Pour clore la première semaine musicale, c’est un projet assez atypique qui est programmé, Chiaroscuro de Rembrandt Frerichs. Le pianiste néerlandais est en compagnie de David Kweksilber aux saxophones, Benjamin Glorieux au violoncelle, Tony Overwater à la contrebasse et Vinsent Planjer à la batterie. Les cinq musiciens arrivent sur scène avec un peu de retard, les esprits s’impatientaient. Le concert débute par une longue improvisation expérimentaliste. Suivent des ré-interprétations d’œuvres de Ligeti, de Debussy ou de Chostakovitch, toujours avec une pointe jazzesque qui renforce en effet cet aspect de dualité. Arrive un long medley de plusieurs œuvres de Bach, puisque comme le rappelle le pianiste, « there is no day without Bach ». Durant ce medley, David Kweksilber et Benjamin Glorieux, plus habitués à jouer du classique, livrent des solos admirables. Belle place est faite à chacun des musiciens. Lorsqu’il ne joue pas, Rembrandt Frerichs, assis en tailleur sur sa chaise, observe avec une grande bienveillance ses musiciens et son regard pétille d’admiration. D’autres compositions originales sont jouées, comme l’entraînante Carrousel, qui introduisait l’album Continental paru en 2012. Le concert s’achève par The art of happiness, composition de Tony Overwater, sans qu’aucun rappel ne soit fait.
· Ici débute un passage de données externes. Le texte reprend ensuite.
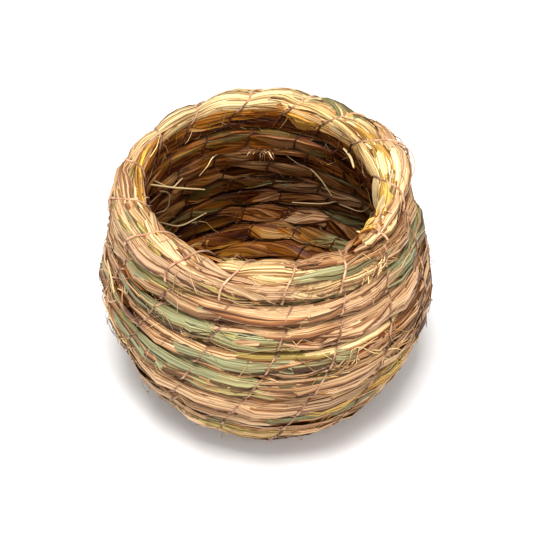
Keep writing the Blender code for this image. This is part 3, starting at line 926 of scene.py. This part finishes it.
def node(tree, kind, settings=None, links=None):
    """Adds a node with its settings (properties, inputs or a ramp's stops) and its links."""
    made = tree.nodes.new(kind)
    for key, value in (settings or {}).items():
        if key == "stops":
            stops = made.color_ramp.elements
            while len(stops) < len(value):
                stops.new(0.5)
            for stop, (position, colour) in zip(stops, value):
                stop.position = position
                stop.color = colour
        elif isinstance(key, str) and hasattr(made, key):
            setattr(made, key, value)
        else:
            made.inputs[key].default_value = value
    for key, source in (links or {}).items():
        tree.links.new(source, made.inputs[key])
    return made


def new_material(name):
    """A material with one shader joined to its output."""
    made = bpy.data.materials.new(name)
    made.use_nodes = True
    tree = made.node_tree
    tree.nodes.clear()
    shader = node(tree, "ShaderNodeBsdfPrincipled")
    node(tree, "ShaderNodeOutputMaterial", links={"Surface": shader.outputs["BSDF"]})
    return made, tree, shader


def grey(value):
    """A grey of a given linear brightness; over 1 it lightens what it is multiplied with."""
    return (value, value, value, 1.0)


def dried_grass(settings):
    """Sedge leaf, cut green and dried in air, so that it has split along its veins.

    Its colour runs from brown and straw to sage, with fine parallel veins along it. Painted shade
    darkens the bottoms of its creases and the lower edge of each blade, and a painted highlight
    lightens its upper edge. Painted shade also makes it darker and more golden deep in the bundle and
    on the inside of the nest. The dry skin is dull, with a faint sheen on its ridges.
    """
    material, tree, shader = new_material("dried_sedge_leaf")
    uv = node(tree, "ShaderNodeUVMap", {"uv_map": "blade"}).outputs["UV"]
    tone, shade, depth, edge = (
        node(tree, "ShaderNodeAttribute", {"attribute_name": name}).outputs["Fac"]
        for name in ("tone", "shade", "depth", "edge"))
    streaks = {}
    for name, (across_mm, along_mm, detail) in GRASS_STREAKS.items():
        drawn_out = node(tree, "ShaderNodeMapping", {"Scale": (1.0 / across_mm, 1.0 / along_mm, 1.0)},
                         {"Vector": uv})
        noise = node(tree, "ShaderNodeTexNoise", {"Scale": 1.0, "Detail": detail},
                     {"Vector": drawn_out.outputs[0]})
        streaks[name] = noise.outputs["Fac"]
    drift = node(tree, "ShaderNodeMath", {"operation": "MULTIPLY_ADD", 1: 0.08, 2: -0.04},
                 {0: streaks["patches"]})
    tone = node(tree, "ShaderNodeMath", {"operation": "ADD"}, {0: tone, 1: drift.outputs[0]})
    stops = [(at, linear(getattr(settings, name))) for name, at in GRASS_TONES]
    colour = node(tree, "ShaderNodeValToRGB", {"stops": stops}, {"Fac": tone.outputs[0]}).outputs["Color"]
    # what darkens or lightens the colour: where it is read from, how strong it is, and its stops
    shadings = (
        (streaks["veins"], 0.9, ((0.36, linear("8E6846")), (0.46, linear("D8C4AA")), (0.55, grey(1.0)),
                                 (0.66, grey(1.25)))),
        # painted shade: the bottoms of the creases, where the bump dips, are darkened
        (streaks["creases"], 0.9, ((0.32, linear("5C3E26")), (0.38, linear("C8AC88")), (0.44, grey(1.0)))),
        # painted shade: darker and more golden deep in the bundle and on the inside of the nest
        (depth, 1.0, ((0.2, grey(1.0)), (0.6, linear("CE9C46")), (1.0, linear("845210")))),
        # painted shade on each blade's lower edge and a painted highlight on its upper edge
        (edge, 0.9, ((0.02, linear("6A4022")), (0.14, linear("BE9468")), (0.24, grey(1.0)),
                     (0.86, grey(1.0)), (0.97, grey(1.15)))),
    )
    for source, strength, stops in shadings:
        ramp = node(tree, "ShaderNodeValToRGB", {"stops": stops}, {"Fac": source})
        mixed = node(tree, "ShaderNodeMix", {"data_type": "RGBA", "blend_type": "MULTIPLY", 0: strength},
                     {6: colour, 7: ramp.outputs["Color"]})
        colour = mixed.outputs[2]
    # each blade's own random brightness, with the painted shade and light of the inside, the filling and the
    # slivers
    bright = node(tree, "ShaderNodeCombineColor", links={"Red": shade, "Green": shade, "Blue": shade})
    shaded = node(tree, "ShaderNodeMix", {"data_type": "RGBA", "blend_type": "MULTIPLY", 0: 1.0},
                  {6: colour, 7: bright.outputs[0]})
    tree.links.new(shaded.outputs[2], shader.inputs["Base Color"])
    shader.inputs["Roughness"].default_value = 0.5
    shader.inputs["Specular IOR Level"].default_value = 0.25
    relief = node(tree, "ShaderNodeMath", {"operation": "MULTIPLY_ADD", 1: 0.9},
                  {0: streaks["creases"], 2: streaks["veins"]})
    bump = node(tree, "ShaderNodeBump", {"Strength": 1.0, "Distance": 0.36 * MM},
                {"Height": relief.outputs[0]})
    tree.links.new(bump.outputs[0], shader.inputs["Normal"])
    return material


def tarnished_wire(settings):
    """Soft drawn copper wire, tarnished brown: the tarnish hides most of the metal's shine.

    It is darker in patches about 3 mm long. Painted shade makes it browner and darker where it is
    inside the nest, and a painted highlight makes it lighter on top of the rim.
    """
    material, tree, shader = new_material("tarnished_copper_wire")
    spot = node(tree, "ShaderNodeTexCoord").outputs["Object"]
    patches = node(tree, "ShaderNodeTexNoise", {"Scale": 1.0 / (3.0 * MM), "Detail": 3.0},
                   {"Vector": spot}).outputs["Fac"]
    stops = ((0.35, linear(settings.wire_dark)), (0.62, linear(settings.wire_light)))
    colour = node(tree, "ShaderNodeValToRGB", {"stops": stops}, {"Fac": patches})
    # painted shade and highlight: the wire inside the nest is darkened to brown, and on top of the rim
    # lightened
    shade = node(tree, "ShaderNodeAttribute", {"attribute_name": "shade"}).outputs["Fac"]
    stops = ((0.3, linear("8E6242")), (0.7, grey(1.0)), (1.0, grey(1.6)))
    shading = node(tree, "ShaderNodeValToRGB", {"stops": stops}, {"Fac": shade})
    painted_wire_shading = node(tree, "ShaderNodeMix", {"data_type": "RGBA", "blend_type": "MULTIPLY", 0: 1.0},
                  {6: colour.outputs["Color"], 7: shading.outputs["Color"]})
    tree.links.new(painted_wire_shading.outputs[2], shader.inputs["Base Color"])
    shader.inputs["Metallic"].default_value = 0.15
    shader.inputs["Roughness"].default_value = 0.5
    bump = node(tree, "ShaderNodeBump", {"Strength": 0.2, "Distance": 0.05 * MM}, {"Height": patches})
    tree.links.new(bump.outputs[0], shader.inputs["Normal"])
    return material


def once(name, maker):
    """A material made the first time it is asked for."""
    return bpy.data.materials.get(name) or maker(bpy.context.scene.coiled_nest)


# ------------------------------------------------------------------ settings and operators


class NestSettings(PropertyGroup):
    """Sizes and numbers of blades, the wire, and every colour"""
    blade_width: FloatProperty(name="Blade width", description="Widest leaf blades", default=4.6 * MM,
                               unit="LENGTH")
    wide_blades: IntProperty(name="Wide blades", description="In each course", default=95, min=10)
    narrow_blades: IntProperty(name="Narrow blades", description="In each course", default=120, min=0)
    wire_thickness: FloatProperty(name="Wire thickness", description="Of the binding wire",
                                  default=0.76 * MM, unit="LENGTH")
    # brown is also the colour of painted shade: the dark filling inside each bundle and the dark slivers
    # between blades
    brown: StringProperty(name="Brown", description="Colour of old blades, sRGB hex", default="7A4A28")
    russet: StringProperty(name="Russet", description="Colour of weathered blades", default="A8704A")
    tan: StringProperty(name="Tan", description="Colour of many blades", default="C09A6E")
    salmon: StringProperty(name="Salmon", description="Colour of pinkish blades", default="D4AE86")
    straw: StringProperty(name="Straw", description="Colour of straw", default="DEC08A")
    pale: StringProperty(name="Pale straw", description="Colour of the lightest blades", default="EBD6A0")
    gold: StringProperty(name="Gold", description="Colour of golden blades", default="DCA640")
    olive: StringProperty(name="Olive", description="Colour of yellow-green blades", default="C8B464")
    sage: StringProperty(name="Sage", description="Colour of grey-green blades", default="A4A47A")
    green: StringProperty(name="Green", description="Colour of the greenest blades", default="82885C")
    wire_dark: StringProperty(name="Wire, dark", description="Tarnish on the wire", default="704A32")
    wire_light: StringProperty(name="Wire, light", description="Worn places on the wire", default="C29674")


class NEST_OT_courses(Operator):
    """Bundles of leaf blades, one for each turn of the rope"""
    bl_idname = "nest.courses"
    bl_label = "Grass courses"

    def execute(self, context):
        settings = context.scene.coiled_nest
        material = once("dried_sedge_leaf", dried_grass)
        for index, name in enumerate(COURSES):
            draw = np.random.default_rng(100 + index)
            start_depth, thin_depth, wall_depth = FILLING_DEPTHS
            if index == 0:
                batches = [rope_filling((INNERMOST_TURN, FIRST_COURSE_TURNS), start_depth)]
            else:
                floor_or_rim = index < 4 or index > 10
                batches = [rope_filling(course_turns(index), thin_depth if floor_or_rim else wall_depth)]
            batches += strewn_blades(draw, index, settings)
            batches += chosen_blades(draw, index + 1)
            piece = make_mesh(name.replace("course", "blades"), batches, material, math.radians(32.0))
            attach(piece, "root")
            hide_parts(name)
        return {"FINISHED"}


class NEST_OT_fibres(Operator):
    """Frayed fibres, cut stubs, seed heads and stray straws"""
    bl_idname = "nest.fibres"
    bl_label = "Loose fibres"

    def execute(self, context):
        draw = np.random.default_rng(900)
        material = once("dried_sedge_leaf", dried_grass)
        wall = (5.0, TURNS - 0.03)
        rim = (RIM_FROM, TURNS - 0.02)
        outside = (math.radians(-80.0), math.radians(110.0))
        inside = (math.radians(110.0), math.radians(250.0))
        frayed = [
            hairs(draw, 700, wall, (6 * MM, 22 * MM), (0.08 * MM, 0.16 * MM), (0.5 * MM, 2.6 * MM), outside),
            hairs(draw, 260, (0.5, 13.0), (8 * MM, 30 * MM), (0.1 * MM, 0.2 * MM), (0.5 * MM, 4.0 * MM),
                  inside, stray=1.6),
            hairs(draw, 200, wall, (4 * MM, 12 * MM), (0.18 * MM, 0.35 * MM), (0.6 * MM, 2.2 * MM), outside,
                  stray=0.8, rings=4),
            hairs(draw, 160, rim, (5 * MM, 16 * MM), (0.08 * MM, 0.2 * MM), (0.5 * MM, 2.4 * MM)),
        ]
        piece = make_mesh("frayed_fibres", frayed, material, math.radians(80.0))
        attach(piece, "root")
        straws = [free_strand(*row) for row in STRAY_STRAWS]
        piece = make_mesh("stray_straws", straws + tufts(draw), material, math.radians(80.0))
        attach(piece, "root")
        return {"FINISHED"}


class NEST_OT_wire(Operator):
    """The wire, wrapped round the rope and drawn tight between its turns"""
    bl_idname = "nest.wire"
    bl_label = "Binding wire"

    def execute(self, context):
        radius = 0.5 * context.scene.coiled_nest.wire_thickness
        material = once("tarnished_copper_wire", tarnished_wire)
        piece = make_mesh("wire_wraps", [wall_wire(radius)], material, math.radians(60.0))
        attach(piece, "root")
        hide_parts(WIRE_NODE)
        piece = make_mesh("wire_floor_wraps", [floor_wire(radius)], material, math.radians(60.0))
        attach(piece, "root")
        return {"FINISHED"}


class NEST_OT_stage(Operator):
    """Camera, floor and soft studio light"""
    bl_idname = "nest.stage"
    bl_label = "Stage"

    def execute(self, context):
        scene = context.scene
        reach = FLOOR_REACH
        corners = [(-reach, -reach, 0), (reach, -reach, 0), (reach, reach, 0), (-reach, reach, 0)]
        floor_mesh = bpy.data.meshes.new("floor")
        floor_mesh.from_pydata(corners, [], [(0, 1, 2, 3)])
        material, _tree, shader = new_material("white_sweep")
        shader.inputs["Base Color"].default_value = grey(0.9)
        shader.inputs["Roughness"].default_value = 0.9
        floor_mesh.materials.append(material)
        floor = bpy.data.objects.new("floor", floor_mesh)
        scene.collection.objects.link(floor)
        camera_data = bpy.data.cameras.new("camera")
        camera_data.sensor_width = SENSOR_WIDTH
        camera_data.lens = FOCAL_LENGTH
        camera_data.shift_x = SIDE_SHIFT
        camera_data.clip_start = 0.05
        camera = bpy.data.objects.new("camera", camera_data)
        from_target = np.array((0.0, -math.cos(CAMERA_ELEVATION), math.sin(CAMERA_ELEVATION)))
        camera.location = CAMERA_TARGET + CAMERA_DISTANCE * from_target
        camera.rotation_euler = (math.pi / 2.0 - CAMERA_ELEVATION, 0.0, 0.0)
        scene.collection.objects.link(camera)
        scene.camera = camera
        world = bpy.data.worlds.new("soft_room")
        world.use_nodes = True
        world.node_tree.nodes["Background"].inputs["Color"].default_value = grey(1.0)
        world.node_tree.nodes["Background"].inputs["Strength"].default_value = ROOM_LIGHT
        scene.world = world
        scene.view_settings.view_transform = "Standard"
        for name, position, size, power in LAMPS:
            data = bpy.data.lights.new(name, "AREA")
            data.size = size
            data.energy = power
            lamp = bpy.data.objects.new(name, data)
            lamp.location = position
            direction = CAMERA_TARGET - np.array(position)
            lamp.rotation_euler = (math.atan2(math.hypot(direction[0], direction[1]), -direction[2]), 0.0,
                                   math.atan2(-direction[0], direction[1]))
            scene.collection.objects.link(lamp)
        return {"FINISHED"}


class NEST_PT_panel(Panel):
    """The nest's settings and its pieces"""
    bl_label = "Coiled grass nest"
    bl_space_type = "VIEW_3D"
    bl_region_type = "UI"
    bl_category = "Nest"

    def draw(self, context):
        for name in NestSettings.__annotations__:
            self.layout.prop(context.scene.coiled_nest, name)
        for operator in OPERATORS:
            self.layout.operator(operator.bl_idname)


OPERATORS = (NEST_OT_stage, NEST_OT_courses, NEST_OT_fibres, NEST_OT_wire)
CLASSES = (NestSettings, *OPERATORS, NEST_PT_panel)


def register():
    for cls in CLASSES:
        bpy.utils.register_class(cls)
    bpy.types.Scene.coiled_nest = PointerProperty(type=NestSettings)


def unregister():
    del bpy.types.Scene.coiled_nest
    for cls in reversed(CLASSES):
        bpy.utils.unregister_class(cls)


def main():
    """Builds the stage and every piece."""
    register()
    bpy.ops.nest.stage()
    bpy.ops.nest.courses()
    bpy.ops.nest.fibres()
    bpy.ops.nest.wire()


if __name__ == "__main__":
    main()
Bilan assez positif pour cette édition d’un festival qui fête ses dix ans cette année, tout comme le centre Opderschmelz dans son entièreté. Dommage néanmoins que les Variations autour d’un meurtre de Ian De Toffoli et Tullio Forgiarini n’aient pas su attirer un plus large public. Déception aussi pour le set du Jakob Bro trio, assez fade en soi. Pour le reste, le public a eu droit à une succession de représentations de qualité.